Practical pipeline patterns

Here are common CI patterns for running shadow tests:

Parallel shadow jobs: run shadow suites in parallel to the normal test matrix and push results to telemetry.
Post-deploy shadow runs: run shadow tests after deployment to staging or production-like environments to capture realistic behavior.
Trigger-based evaluation: run shadow suites on every mainline build but only evaluate promotion rules on scheduled intervals to reduce noise.
Feature-flagged checks: gate test execution with feature flags so you can quickly enable/disable experiments.

Handling flaky or expensive checks

If a shadow test is flaky or resource-intensive, keep it shadowed until improvements are made. Consider splitting expensive checks into smaller, focused tests or adding retries and better assertion logic. For flakiness, add higher-fidelity instrumentation (e.g., capture environment diffs) to find root causes before promotion.

Monitoring and feedback loops

Shadow testing succeeds when it’s part of a broader feedback loop:

Dashboards: expose pass rates, flakiness, and resource usage over time.
Alerts: notify test owners when a shadow test crosses a risk threshold.
Postmortems: when a promoted test causes a regression, run a retro to adjust promotion rules and test design.
Continuous improvement: periodically retire or refactor tests that no longer provide value.

Common pitfalls and how to avoid them

Confounding variables: ensure shadow and blocking runs use identical inputs; otherwise metrics are misleading.
Over-promoting: require sufficient evidence before promotion; a single short-lived streak is not enough.
Telemetry gaps: don’t rely on logs alone—store structured metrics for automated evaluation.
Ownership drift: assign clear owners for each shadow test so maintenance and triage don’t stagnate.

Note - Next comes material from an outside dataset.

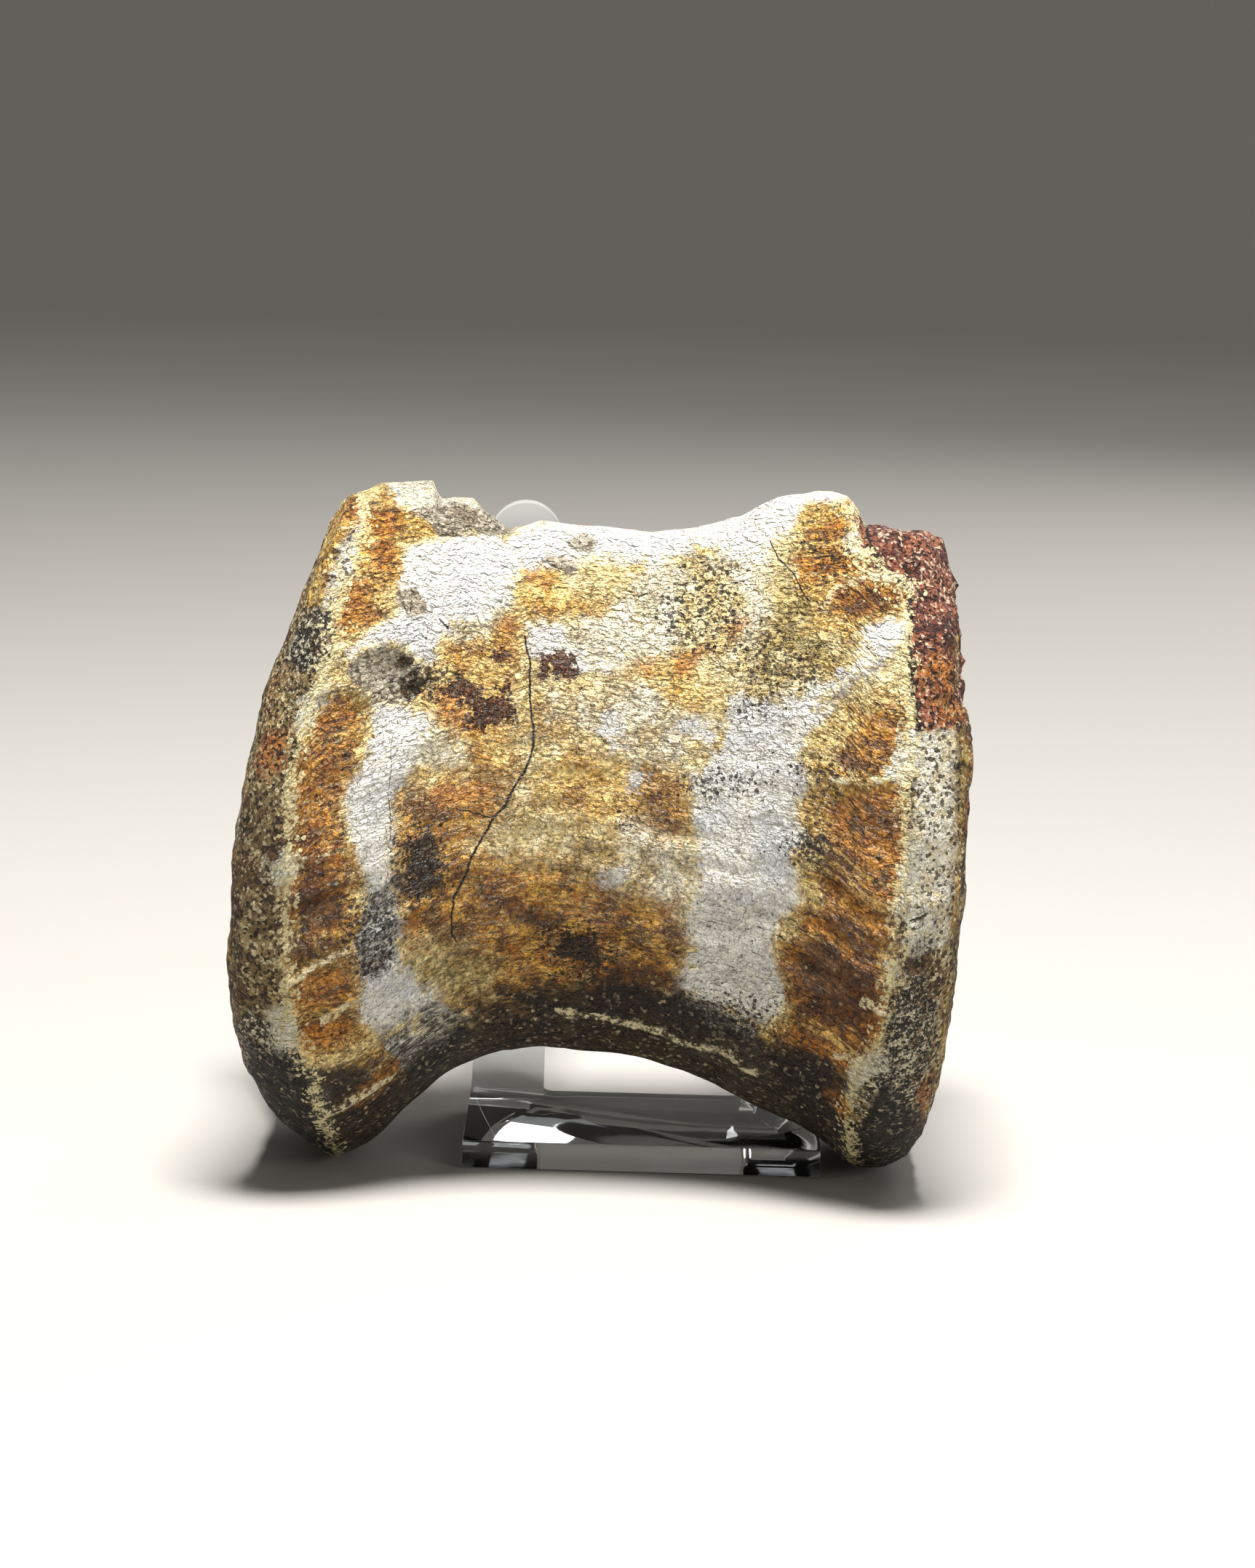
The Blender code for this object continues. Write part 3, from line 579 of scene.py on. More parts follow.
# bone material: mineralised bone skin, worn spongy rims and cemented sandstone
print("bone material")
boneLook = {
    # name: size in mm, detail, roughness, drawn along the bone or not
    "noises": {
        "mottle": (6.0, 4.0, 0.65, "inMm"),
        "patch": (2.2, 5.0, 0.70, "inMm"),
        "grain": (0.80, 4.0, 0.65, "inMm"),
        "fine": (0.34, 3.0, 0.60, "inMm"),
        "fibre": (0.60, 3.0, 0.70, "alongBone"),
        "streak": (0.40, 3.0, 0.75, "alongBone"),
        "fingers": (2.6, 4.0, 0.60, "alongFar"),
        "bumps": (1.5, 2.5, 0.60, "inMm"),
        "pores": (0.46, 3.0, 0.68, "inMm"),
        "dash": (0.44, 2.5, 0.60, "alongHalf"),
    },
    # name: base colour, then (noise, low, high, colour, strength) laid over it
    "coats": {
        "buff": ("#D6BD7E", [("patch", 0.45, 0.58, "#E3D5A8", 0.9), ("mottle", 0.52, 0.64, "#BF9A52", 0.7),
                             ("grain", 0.58, 0.66, "#A07D43", 0.5), ("streak", 0.57, 0.64, "#80602F", 0.5)]),
        "ochre": ("#CC983A", [("patch", 0.44, 0.55, "#E6C675", 0.9), ("mottle", 0.50, 0.60, "#B0701F", 0.7),
                              ("grain", 0.56, 0.64, "#8A5A20", 0.6), ("streak", 0.57, 0.63, "#664016", 0.55),
                              ("fine", 0.60, 0.66, "#E9D9A6", 0.6)]),
        "olive": ("#B2985A", [("patch", 0.45, 0.57, "#CFC08E", 0.9), ("mottle", 0.50, 0.62, "#97803F", 0.7),
                              ("grain", 0.55, 0.63, "#6F5A2E", 0.7), ("streak", 0.57, 0.63, "#5A441C", 0.6)]),
        "pale": ("#DCD2B2", [("patch", 0.46, 0.58, "#E8E3D0", 0.9), ("mottle", 0.52, 0.63, "#C5AC74", 0.8),
                             ("grain", 0.57, 0.64, "#A8966C", 0.6), ("streak", 0.58, 0.64, "#857247", 0.5)]),
        "deep": ("#AC6A18", [("patch", 0.45, 0.54, "#D9A23C", 0.9), ("fibre", 0.52, 0.57, "#5E300A", 0.8),
                             ("mottle", 0.53, 0.58, "#54290A", 0.8), ("streak", 0.56, 0.60, "#E6C27C", 0.8),
                             ("fine", 0.58, 0.62, "#241104", 0.75)]),
        "white": ("#E3E1D9", [("grain", 0.50, 0.62, "#C6C5BE", 0.5), ("mottle", 0.50, 0.62, "#CED3D8", 0.6),
                              ("patch", 0.56, 0.66, "#D2CAAE", 0.5), ("streak", 0.59, 0.65, "#8E8A7E", 0.4)]),
        "ash": ("#A5A399", [("grain", 0.46, 0.52, "#3A3730", 0.9), ("fine", 0.52, 0.56, "#0E0C0A", 0.95),
                            ("streak", 0.55, 0.59, "#DADAD4", 0.85)]),
        "gold": ("#BE9344", [("fingers", 0.49, 0.56, "#E0C681", 0.9), ("grain", 0.54, 0.60, "#744B18", 0.75),
                             ("streak", 0.56, 0.60, "#472808", 0.75), ("fine", 0.59, 0.63, "#EDDFB2", 0.7)]),
        "rust": ("#A46216", [("fingers", 0.49, 0.54, "#63380C", 0.85), ("patch", 0.48, 0.56, "#BF8430", 0.8),
                             ("fingers", 0.60, 0.63, "#DDB565", 0.8),
                             ("grain", 0.55, 0.60, "#421E05", 0.75), ("streak", 0.56, 0.60, "#2C1302", 0.8),
                             ("fibre", 0.57, 0.61, "#CF9640", 0.7)]),
        "umber": ("#4C2809", [("patch", 0.46, 0.58, "#74440F", 0.8), ("streak", 0.52, 0.60, "#1C0D04", 0.85)]),
        "chalk": ("#DDD6BC", [("grain", 0.48, 0.60, "#F0ECDC", 0.8), ("patch", 0.54, 0.62, "#B9A878", 0.8),
                              ("fine", 0.60, 0.66, "#4A3C28", 0.7)]),
        "blot": ("#2C1A0C", [("grain", 0.46, 0.52, "#0F0804", 0.9), ("fine", 0.58, 0.62, "#8A6430", 0.8)]),
        "maroon": ("#451A0B", [("grain", 0.49, 0.54, "#220B05", 0.9), ("fine", 0.58, 0.62, "#8F5A2C", 0.85)]),
        "flush": ("#C0741F", [("grain", 0.48, 0.60, "#CF9A50", 0.8), ("fine", 0.57, 0.63, "#6E350E", 0.7)]),
        "worn": ("#8B7247", [("patch", 0.47, 0.55, "#B39B68", 0.85), ("mottle", 0.51, 0.59, "#6B4623", 0.8),
                             ("sand", 0.82, 0.86, "#DDCFA6", 0.85), ("sand", 0.30, 0.26, "#271B11", 0.9),
                             ("fine", 0.60, 0.64, "#150E08", 0.8)]),
        "creamRim": ("#EEE7D0", [("patch", 0.48, 0.55, "#CFBB8A", 0.7), ("grain", 0.51, 0.57, "#F8F4E8", 0.8),
                                 ("mottle", 0.54, 0.62, "#B9B1A0", 0.6), ("sand", 0.20, 0.15, "#41382A", 0.9),
                                 ("fine", 0.61, 0.65, "#6A5836", 0.8)]),
        "yellowRim": ("#BC8B38", [("patch", 0.45, 0.57, "#DBB55E", 0.9), ("sand", 0.78, 0.84, "#ECDCA8", 0.8),
                                  ("sand", 0.22, 0.14, "#5E3A14", 0.8)]),
        "rustRim": ("#9A541E", [("patch", 0.46, 0.55, "#C27E36", 0.8), ("sand", 0.32, 0.26, "#2A1107", 0.92),
                                ("sand", 0.80, 0.86, "#C09360", 0.8)]),
        "darkRim": ("#241D15", [("grain", 0.49, 0.52, "#E0D6B6", 0.92), ("patch", 0.52, 0.58, "#6C5436", 0.8),
                                ("sand", 0.48, 0.42, "#0D0A07", 0.92), ("fine", 0.60, 0.63, "#E6DFC8", 0.8)]),
        "sandstone": ("#844B36", [("patch", 0.46, 0.54, "#A9694A", 0.85), ("mottle", 0.52, 0.59, "#5A2A25", 0.8),
                                  ("sand", 0.34, 0.28, "#210E0C", 0.92), ("sand", 0.82, 0.86, "#E2BFA2", 0.95),
                                  ("fine", 0.60, 0.64, "#1A0A08", 0.8)]),
        "pit": ("#ABA08A", [("sand", 0.66, 0.74, "#CBC1AC", 0.9), ("sand", 0.24, 0.18, "#4C4234", 0.8),
                            ("mottle", 0.52, 0.60, "#8E7B60", 0.6), ("fine", 0.60, 0.64, "#3A3126", 0.8)]),
        "dish": ("#7E6744", [("patch", 0.46, 0.56, "#9C8559", 0.85), ("mottle", 0.51, 0.60, "#5C4226", 0.8),
                             ("grain", 0.55, 0.60, "#3A2816", 0.85), ("sand", 0.86, 0.90, "#D8CBA4", 0.8)]),
        "scar": ("#96794A", [("patch", 0.46, 0.58, "#B9A478", 0.8), ("grain", 0.53, 0.60, "#43301A", 0.9),
                             ("mottle", 0.52, 0.62, "#74542A", 0.7)]),
        # near-black coat for the lowest edges and the underside: partly grime, partly painted shade
        "grime": ("#100B07", [("sand", 0.87, 0.91, "#8C8068", 0.6), ("patch", 0.54, 0.60, "#2A1D10", 0.7)]),
    },
    # order of the coats: name, half softness and raggedness in mm, strength
    "order": [
        ("ochre", 2.4, 9.0, 0.90), ("olive", 1.8, 8.0, 0.90), ("pale", 1.6, 8.0, 0.92), ("deep", 2.2, 11.0, 0.95),
        ("flush", 0.9, 6.0, 0.75), ("white", 1.0, 8.0, 0.96), ("ash", 0.9, 9.0, 0.94), ("gold", 0.5, 6.5, 0.95),
        ("rust", 0.8, 8.0, 0.95), ("umber", 1.2, 9.0, 0.90), ("scar", 0.4, 2.5, 1.0), ("pit", 0.25, 2.6, 1.0),
        ("blot", 0.5, 11.0, 0.97), ("maroon", 0.2, 8.0, 0.97), ("pastRim", 0.2, 3.4, 1.0),
        ("dish", 1.2, 6.0, 0.80),
        ("creamRim", 0.8, 6.0, 0.95), ("yellowRim", 0.8, 5.0, 0.95), ("darkRim", 0.8, 8.0, 0.95),
        ("chalk", 0.4, 7.0, 0.92), ("sandstone", 0.15, 4.0, 1.0), ("rustRim", 1.2, 8.0, 0.85),
    ],
    "onRimOnly": ("creamRim", "yellowRim", "rustRim", "darkRim", "sandstone"),
    # the ridge tone is partly cream, partly a painted highlight on the ridge tops
    "rimLine": "#DECF9C", "ridgeCreamAndHighlight": "#E6D9AE", "pore": "#1B1007", "crackDark": "#080402",
}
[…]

Example promotion workflow (high level)

Create a shadow test and register it in the telemetry system with metadata (owner, cadence).
Run the test in shadow mode for a minimum sampling period (e.g., 14 days / 500 runs).
Evaluate pass rate, flakiness, and resource metrics against promotion rules.
If conditions are met, create an automated PR that adds the test to the blocking matrix in a soft-blocking stage.
Observe behavior for a secondary verification window, then progressively promote to full blocking if stable.

Shadow testing in CI enables teams to evolve their test suites with data-driven confidence, reducing disruption while improving coverage and reliability. When paired with robust telemetry and clear promotion rules, shadow tests become a safe, strategic path for maturing checks into the blocking pipeline.

Start experimenting today: add one low-risk shadow test to your pipeline, collect two weeks of telemetry, and define a simple promotion rule—then iterate based on what the data tells you.